Individuelle Vermögensverwaltung / Marktanalysen
Notenbanken in Angst
Theorie statt Praxis
In seiner Focus Money-Kolumne „Die Fed – eine Zentralbank ohne Banker“ schrieb mein Partner Ken Fisher im April 2015: „Der Zentralbank fehlt die institutionelle Erfahrung des Kreditgewerbes. Keiner weiß wirklich, wie eine Bank funktioniert. Sie kennen sich mit Gesetzen und Modellen aus, nicht jedoch mit der real existierenden Welt.“ Die anstehende US-Zinserhöhung scheint vor allem die Fed-Mitglieder selbst in ihrem Handeln zu verunsichern – das aktuellste Beispiel für fehlende praktische Erfahrung.
Die EZB verfügt über dasselbe Grundproblem: Endlose akademische und philosophische Diskussionen begleiten die griechische Schuldenkrise seit Jahren. Die EZB hat sich bei ihren Entscheidungen stets eher der Politik als der realen Wirtschaft verpflichtet gefühlt. Der finale Akt rückt nun näher – und die Nerven liegen blank.
Die Stunde der Wahrheit ist da
Eilig hat die EZB in dieser Woche auf besondere Gefahren von Nothilfen an illiquide Geldhäuser hingewiesen. Die sogenannte ELA-Kreditvergabe sei keine reguläre geldpolitische Operation und damit mit höheren Restrisiken verbunden. Aha. Offenbar ist den europäischen Währungshütern siedend heiß eingefallen: „Ach du Schreck! Die griechische Notenbank wird den Verpflichtungen aus den erhaltenen ELA-Hilfen nicht nachkommen können. Lasst uns noch schnell vor der drohenden Pleite die Bevölkerung warnen und uns aus der Schusslinie nehmen!“ Eine mehr als berechtigte Sorge, denn nicht nur die verschärfte Kapitalflucht der letzten Monate belegt, dass die griechischen Banken in der Tat kurz vor ihrem Ende sind.

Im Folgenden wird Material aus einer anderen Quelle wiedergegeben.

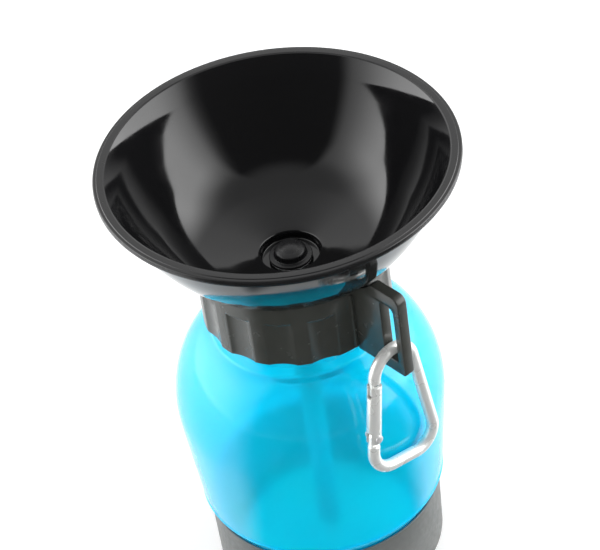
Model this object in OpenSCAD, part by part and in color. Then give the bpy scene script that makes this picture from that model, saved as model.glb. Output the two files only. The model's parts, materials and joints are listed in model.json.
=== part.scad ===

Lobenswert, wenn die EZB um Transparenz und Aufklärung bemüht ist. Das Kind ist jedoch längst in den Brunnen gefallen. Über sämtliche Risiken sollte vor Eingehen des Geschäfts aufgeklärt werden! Keine „normale“ Bank oder Vermögensverwalter dieser Welt könnten sich erlauben, dasselbe Verhalten wie die EZB an den Tag zu legen. Die Ausgabe von Krediten ohne sorgfältig geprüfte Sicherheiten ist der Kardinalsfehler einer Bank schlechthin – die Kreditvergabe ist ihr Kerngeschäft. Wurden bei der Vergabe von ELA-Krediten durch den EZB-Rat tatsächlich sämtliche Risiken sorgfältig analysiert? Hat die EZB ihr Mandat mit der notwendigen politischen Neutralität wahrgenommen? Eine ganze Reihe äußerst unbequemer Fragen, denen sich die EZB in den kommenden Wochen stellen muss.
Tsipras mit Gleichmut
Kommt der Grexit, ist der Maskenball zu Ende. Auch die EZB muss sich dafür verantworten, wie umfangreich und leichtfertig die Notkredite in Milliardenhöhe vergeben wurden. Fehlannahmen und ungenügende Objektivität würden offengelegt. Einige EZB-Politiker suchen ihr Heil deshalb in der Offensive, würden den schwarzen Peter gerne vollständig an die Griechen übergeben. Mangelnder Reformwille, Korruption, unfähige Politik, wirtschaftliches Desaster! Doch Alexis Tsipras kann - mit dem Referendum im Rücken - weiterhin mit Gleichmut der Dinge harren, die auf sein Land zukommen. Er spekuliert darauf, sich trotz aller Anfeindungen auf die Kompromissbereitschaft der europäischen Geldgeber verlassen zu können. Denn jeder Regierungschef in Europa will es tunlichst vermeiden, den Satz: „Liebe Mitbürger, das Geld ist weg!“ vor seinen steuerzahlenden Landsleuten sprechen zu müssen. Genau diese Angst ist der größte Trumpf im Poker-Spiel des Alexis Tsipras!
Fazit
Vertrauen Sie nicht den Notenbanken! Es ist nicht nur gefährlich, sich auf Absichtserklärungen oder Garantien einer Notenbank zu verlassen – auch die politisch motivierte Kreditvergabe ohne echte Sicherheiten beschädigt das Vertrauen. Und ist das Ass im Ärmel von Alexis Tsipras.